# Prefix sum

In computer science, the prefix sum, scan, or cumulative sum of a sequence of numbers x0, x1, x2, ... is a second sequence of numbers y0, y1, y2, ..., the sums of prefixes (running totals) of the input sequence:

y0 = x0
y1 = x0 + x1
y2 = x0 + x1+ x2
...

For instance, the prefix sums of the natural numbers are the triangular numbers:

 input numbers 1 2 3 4 5 6 ... prefix sums 1 3 6 10 15 21 ...

Prefix sums are trivial to compute in sequential models of computation, by using the formula yi = yi − 1 + xi to compute each output value in sequence order. However, despite their ease of computation, prefix sums are a useful primitive in certain algorithms such as counting sort,[1] and they form the basis of the scan higher-order function in functional programming languages. Prefix sums have also been much studied in parallel algorithms, both as a test problem to be solved and as a useful primitive to be used as a subroutine in other parallel algorithms.[2][3][4]

Abstractly, a prefix sum requires only a binary associative operator ⊕, making it useful for many applications from calculating well-separated pair decompositions of points to string processing. [5][6]

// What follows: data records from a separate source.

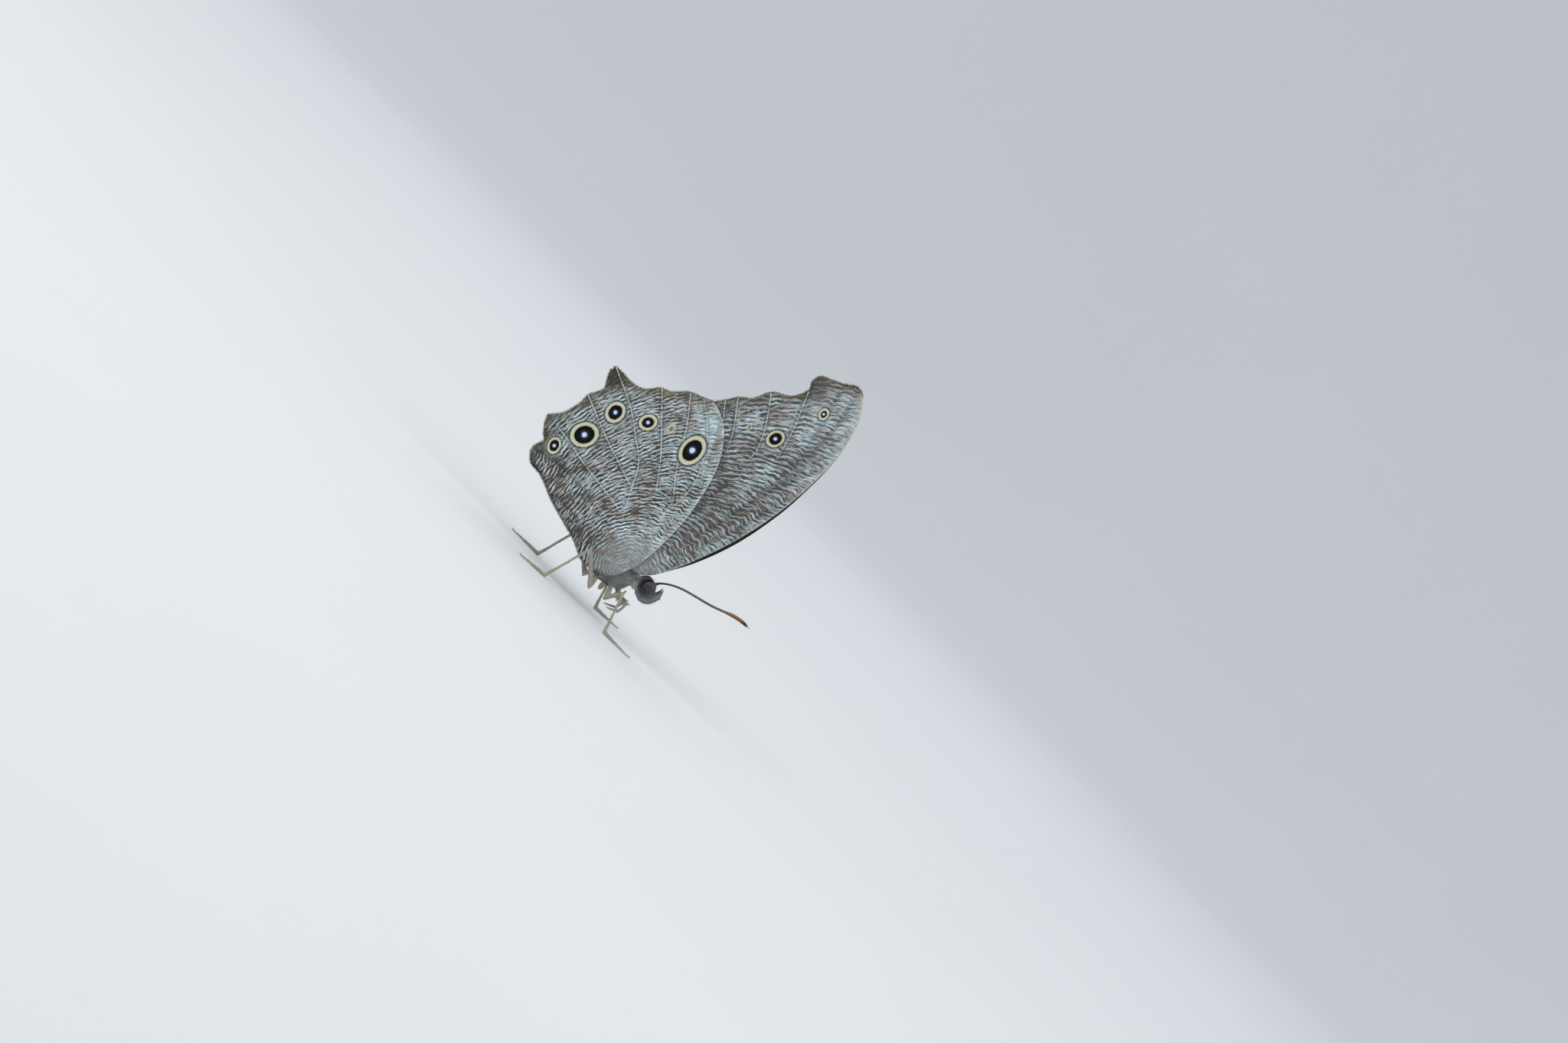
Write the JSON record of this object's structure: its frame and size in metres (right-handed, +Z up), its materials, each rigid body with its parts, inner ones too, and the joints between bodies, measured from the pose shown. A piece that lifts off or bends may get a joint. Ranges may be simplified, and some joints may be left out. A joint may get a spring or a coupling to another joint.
{
  "type": "evening brown butterfly",
  "caption": "Life-size still model of a common evening brown butterfly, standing with its wings closed over its back.",
  "frame": {"origin": "on the floor, in the middle of the part's box seen from above", "axes": "+X where the head points, +Y the animal's left, +Z up"},
  "size_m": [0.0392, 0.0176, 0.0444],
  "materials": {
    "wing": "matt scales, pale blue-grey with fine brown cross streaks and ringed eyespots",
    "body_hair": "grey-brown scales and short soft hair",
    "eye": "dark, smooth and glossy",
    "antenna": "fine rings, dark brown to orange-brown",
    "leg": "short buff-brown scales"
  },
  "bodies": {
    "root": {"head": "body_hair", "thorax": "body_hair", "abdomen": "body_hair", "eye_L": "eye", "eye_R": "eye", "palp_L": "body_hair", "palp_R": "body_hair", "antenna_L": "antenna", "antenna_R": "antenna", "forewing_L": "wing", "forewing_R": "wing", "hindwing_L": "wing", "hindwing_R": "wing", "foreleg_L": "leg", "foreleg_R": "leg", "midleg_L": "leg", "midleg_R": "leg", "hindleg_L": "leg", "hindleg_R": "leg"}
  },
  "joints": []
}
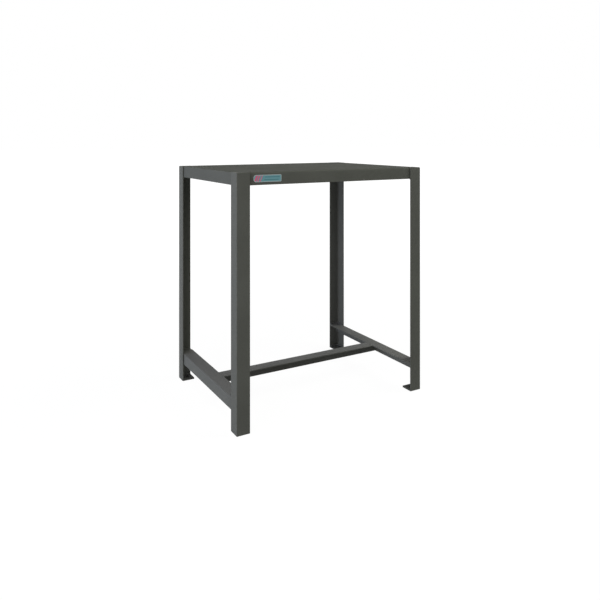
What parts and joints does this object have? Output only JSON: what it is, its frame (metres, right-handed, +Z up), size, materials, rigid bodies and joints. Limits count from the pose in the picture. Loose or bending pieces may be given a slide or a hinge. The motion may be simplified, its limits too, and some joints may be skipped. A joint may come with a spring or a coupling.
{
  "type": "machine table",
  "caption": "Welded steel machine table: a folded pan top between full-height angle legs, an H of angle stretchers near the floor and a punched pad in each foot.",
  "frame": {"origin": "on the floor, under the middle of the table's plan", "axes": "+Z up, +X to the right along the wide side, +Y from the front, which holds the label plate, to the back"},
  "size_m": [0.616, 0.4636, 0.6858],
  "materials": {
    "top_paint": "satin dark grey powder coat",
    "leg_paint": "satin dark grey powder coat",
    "stretcher_paint": "satin dark grey powder coat",
    "pad_paint": "satin dark grey powder coat",
    "weld_paint": "satin dark grey powder coat over a rippled weld bead",
    "label_face": "satin printed plate, plain colours only"
  },
  "bodies": {
    "root": {"table_top": "top_paint", "leg_front_left": "leg_paint", "leg_front_right": "leg_paint", "leg_back_left": "leg_paint", "leg_back_right": "leg_paint", "side_stretcher_left": "stretcher_paint", "side_stretcher_right": "stretcher_paint", "centre_stretcher": "stretcher_paint", "foot_pad_front_left": "pad_paint", "foot_pad_front_right": "pad_paint", "foot_pad_back_left": "pad_paint", "foot_pad_back_right": "pad_paint", "label_plate": "label_face", "weld_top_front_left": "weld_paint", "weld_top_front_right": "weld_paint", "weld_top_back_left": "weld_paint", "weld_top_back_right": "weld_paint", "weld_flange_front_left": "weld_paint", "weld_flange_front_right": "weld_paint", "weld_flange_back_left": "weld_paint", "weld_flange_back_right": "weld_paint", "weld_stretcher_front_left": "weld_paint", "weld_stretcher_front_right": "weld_paint", "weld_stretcher_back_left": "weld_paint", "weld_stretcher_back_right": "weld_paint", "weld_stretcher_end_front_left": "weld_paint", "weld_stretcher_end_front_right": "weld_paint", "weld_stretcher_end_back_left": "weld_paint", "weld_stretcher_end_back_right": "weld_paint", "weld_centre_left": "weld_paint", "weld_centre_right": "weld_paint", "weld_pad_front_left": "weld_paint", "weld_pad_front_right": "weld_paint", "weld_pad_back_left": "weld_paint", "weld_pad_back_right": "weld_paint"}
  },
  "joints": []
}
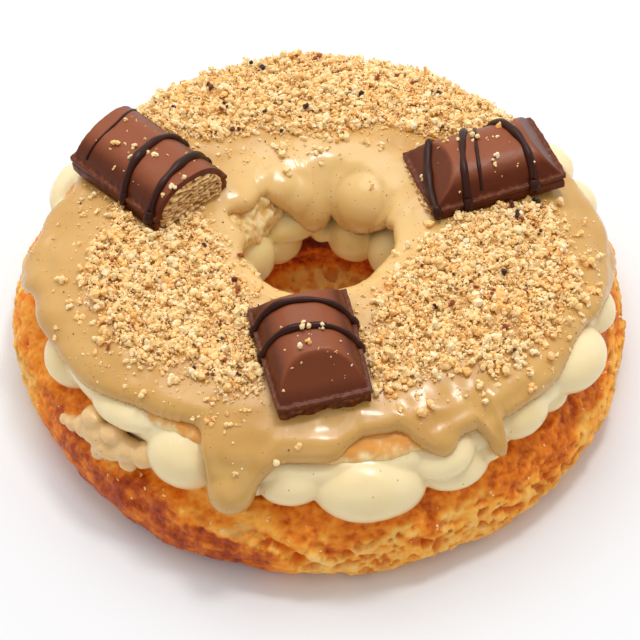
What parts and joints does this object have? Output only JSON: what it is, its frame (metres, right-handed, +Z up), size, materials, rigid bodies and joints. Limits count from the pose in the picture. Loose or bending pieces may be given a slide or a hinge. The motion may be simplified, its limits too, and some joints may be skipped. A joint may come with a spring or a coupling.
{
  "type": "king cake",
  "caption": "Brioche ring cake split and filled with piped vanilla cream, under hazelnut glaze with dripping edges, nut crumbs and pieces of filled milk chocolate.",
  "frame": {"origin": "on the surface that the cake stands on, below the middle of the ring", "axes": "+Z up, -Y towards the front of the cake, where one chocolate piece points at the rim, and +X to its right"},
  "size_m": [0.1619, 0.1597, 0.0529],
  "materials": {
    "baked_brioche": "baked golden brown crust, porous at the side",
    "brioche_crumb": "soft torn crumb",
    "vanilla_pastry_cream": "smooth satin cream with vanilla specks",
    "hazelnut_glaze": "glossy set glaze with fine specks and fused nut crumbs",
    "milk_chocolate": "satin milk chocolate with darker drizzle",
    "wafer_and_praline": "dry flaky wafer layers"
  },
  "bodies": {
    "root": {"brioche_base": "baked_brioche", "brioche_lid": "brioche_crumb", "pastry_cream": "vanilla_pastry_cream", "hazelnut_glaze": "hazelnut_glaze", "glaze_spill": "hazelnut_glaze", "chocolate_front": "milk_chocolate", "chocolate_left": "milk_chocolate", "chocolate_right": "milk_chocolate", "wafer_left": "wafer_and_praline", "wafer_right": "wafer_and_praline"}
  },
  "joints": []
}
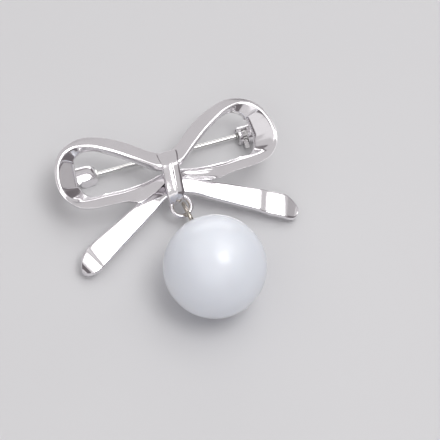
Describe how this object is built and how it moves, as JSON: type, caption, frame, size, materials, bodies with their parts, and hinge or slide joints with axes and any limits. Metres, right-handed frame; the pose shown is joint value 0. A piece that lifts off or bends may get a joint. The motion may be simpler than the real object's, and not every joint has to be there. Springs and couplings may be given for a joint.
{
  "type": "bow brooch",
  "caption": "Polished metal ribbon bow brooch lying on its back, with a large round pearl drop on a ring and a hinged pin with a turning catch behind.",
  "frame": {"origin": "middle of the bounding box in plan, on the surface the brooch lies on", "axes": "+X towards the bow's right loop seen from the front, +Y towards the top of the bow, +Z out of the front, up from the surface"},
  "size_m": [0.032, 0.031, 0.014],
  "materials": {
    "bow_metal": "mirror-polished silver-coloured plate",
    "pin_metal": "polished silver-coloured metal",
    "eye_metal": "polished, slightly warm silver-coloured metal",
    "pearl": "bluish white pearl lustre"
  },
  "bodies": {
    "brooch": {"bow": "bow_metal", "eye_pin": "eye_metal", "pearl": "pearl"},
    "pin": {"pin_stem": "pin_metal"},
    "catch": {"catch_rotor": "pin_metal"}
  },
  "joints": [
    {"name": "pin_hinge", "type": "hinge", "parent": "brooch", "child": "pin", "pos_m": [-0.0104, 0.0124, 0.00125], "axis": [0, 1, 0], "range_deg": [0, 75]},
    {"name": "catch_turn", "type": "hinge", "parent": "brooch", "child": "catch", "pos_m": [0.0132, 0.0124, 0.00125], "axis": [-1, 0, 0], "range_deg": [0, 100]}
  ]
}
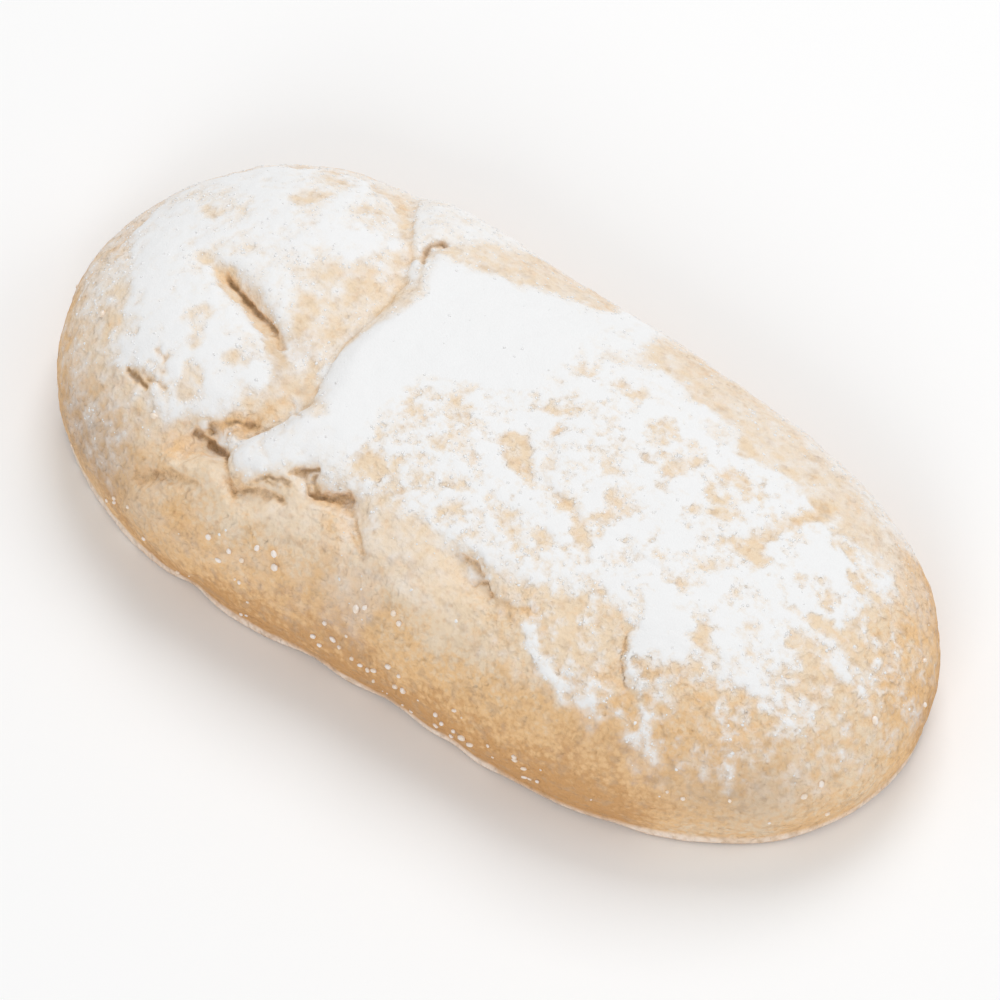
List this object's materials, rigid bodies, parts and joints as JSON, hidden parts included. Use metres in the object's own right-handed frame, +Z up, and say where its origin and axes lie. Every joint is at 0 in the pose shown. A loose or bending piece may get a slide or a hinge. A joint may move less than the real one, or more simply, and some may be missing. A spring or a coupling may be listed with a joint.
{
  "type": "ladyfinger",
  "caption": "Soft oval sponge biscuit with a folded flap, a slit, a torn ledge and a thin foot, dusted with powdered sugar, to eat or to layer in a dessert.",
  "frame": {"origin": "middle of the biscuit's box in plan, at the flat underside it rests on", "axes": "+X along the length to the narrower end, +Y across to the side away from the torn ledge, +Z up"},
  "size_m": [0.1084, 0.0542, 0.0221],
  "materials": {
    "sponge": "dry, finely wrinkled sponge crust, pale golden on top and browner low on its sides"
  },
  "bodies": {
    "root": {"ladyfinger": "sponge"}
  },
  "joints": []
}
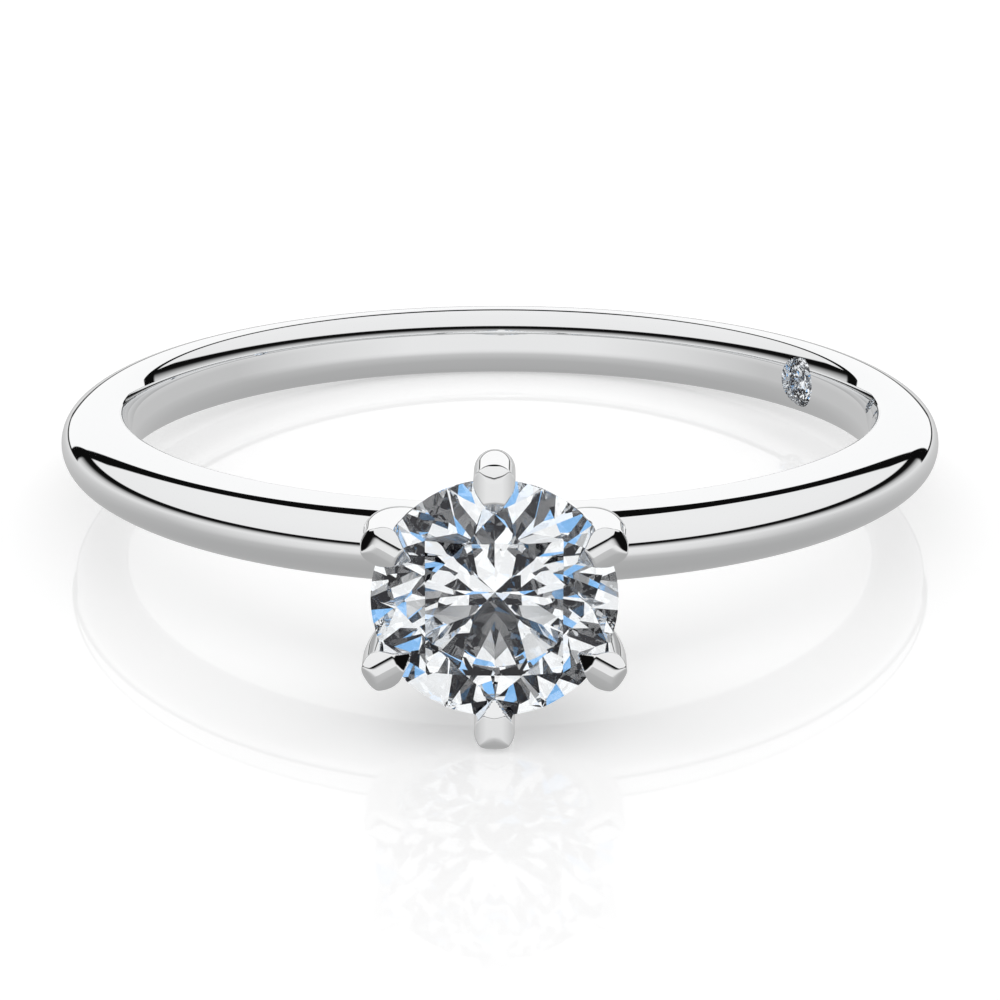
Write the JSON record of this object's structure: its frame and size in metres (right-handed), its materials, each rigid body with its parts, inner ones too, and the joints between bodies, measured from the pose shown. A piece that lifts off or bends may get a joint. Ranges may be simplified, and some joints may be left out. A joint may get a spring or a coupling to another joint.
{
  "type": "solitaire engagement ring",
  "caption": "Slim polished solitaire ring: comfort-fit band, claw head on a ball collet holding a round brilliant diamond, and a small diamond set inside the band.",
  "frame": {"origin": "centre of the finger hole, on the band's middle plane", "axes": "+Z along the finger, the centre stone faces -Y, +X completes the right-handed frame"},
  "size_m": [0.02, 0.0234, 0.0058],
  "materials": {
    "white_gold": "mirror polish, rhodium plated white gold",
    "diamond": "polished facets"
  },
  "bodies": {
    "root": {"shank": "white_gold", "base_collet": "white_gold", "peg": "white_gold", "gallery_rail": "white_gold", "claw_12_oclock": "white_gold", "claw_2_oclock": "white_gold", "claw_4_oclock": "white_gold", "claw_6_oclock": "white_gold", "claw_8_oclock": "white_gold", "claw_10_oclock": "white_gold", "center_stone": "diamond", "accent_stone": "diamond"}
  },
  "joints": []
}
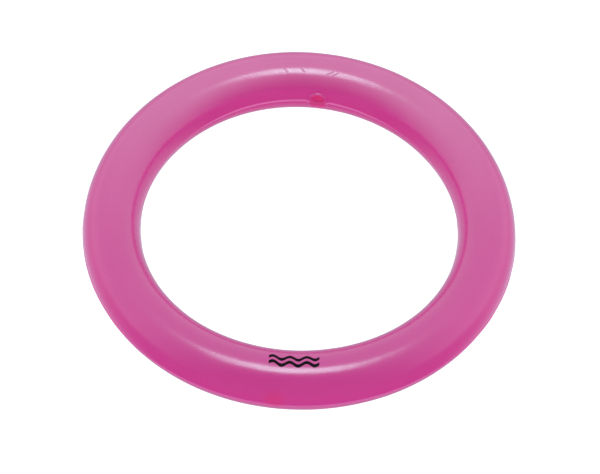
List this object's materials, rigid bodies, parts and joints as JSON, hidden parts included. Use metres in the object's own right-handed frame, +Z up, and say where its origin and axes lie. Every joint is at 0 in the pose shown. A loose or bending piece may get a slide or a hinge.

Mathematically, the operation of taking prefix sums can be generalized from finite to infinite sequences; in that context, a prefix sum is known as a partial sum of a series. Prefix summation or partial summation form linear operators on the vector spaces of finite or infinite sequences; their inverses are finite difference operators.

## Scan higher order function

In functional programming terms, the prefix sum may be generalized to any binary operation (not just the addition operation); the higher order function resulting from this generalization is called a scan, and it is closely related to the fold operation. Both the scan and the fold operations apply the given binary operation to the same sequence of values, but differ in that the scan returns the whole sequence of results from the binary operation, whereas the fold returns only the final result. For instance, the sequence of factorial numbers may be generated by a scan of the natural numbers using multiplication instead of addition:

 input numbers 1 2 3 4 5 6 ... prefix products 1 2 6 24 120 720 ...

In Haskell, there are two variants of scan, called `scanl` and `scanl1`, differing slightly in their argument signature, and the prefix sum operation may be written `scanl1 (+)`. The corresponding suffix operations are also available as `scanr` and `scanr1`.[7] The procedural Message Passing Interface libraries provide an operation `MPI_Scan` for computing a scan operation between networked processing units. The C++ language has a standard library function `partial_sum`; despite its name, it takes a binary operation as one of its arguments, and performs a scan with that operation.

## Parallel algorithm

Circuit representation of a 16-input parallel prefix sum

A prefix sum can be calculated in parallel by the following steps.[2][8][9]

1. Compute the sums of consecutive pairs of items in which the first item of the pair has an even index: z0 = x0 + x1, z1 = x2 + x3, etc.
2. Recursively compute the prefix sum w0, w1, w2, ... of the sequence z0, z1, z2, ...
3. Express each term of the final sequence y0, y1, y2, ... as the sum of up to two terms of these intermediate sequences: y0 = x0, y1 = z0, y2 = z0 + x2, y3 = w0, etc. After the first value, each successive number yi is either copied from a position half as far through the w sequence, or is the previous value added to one value in the x sequence.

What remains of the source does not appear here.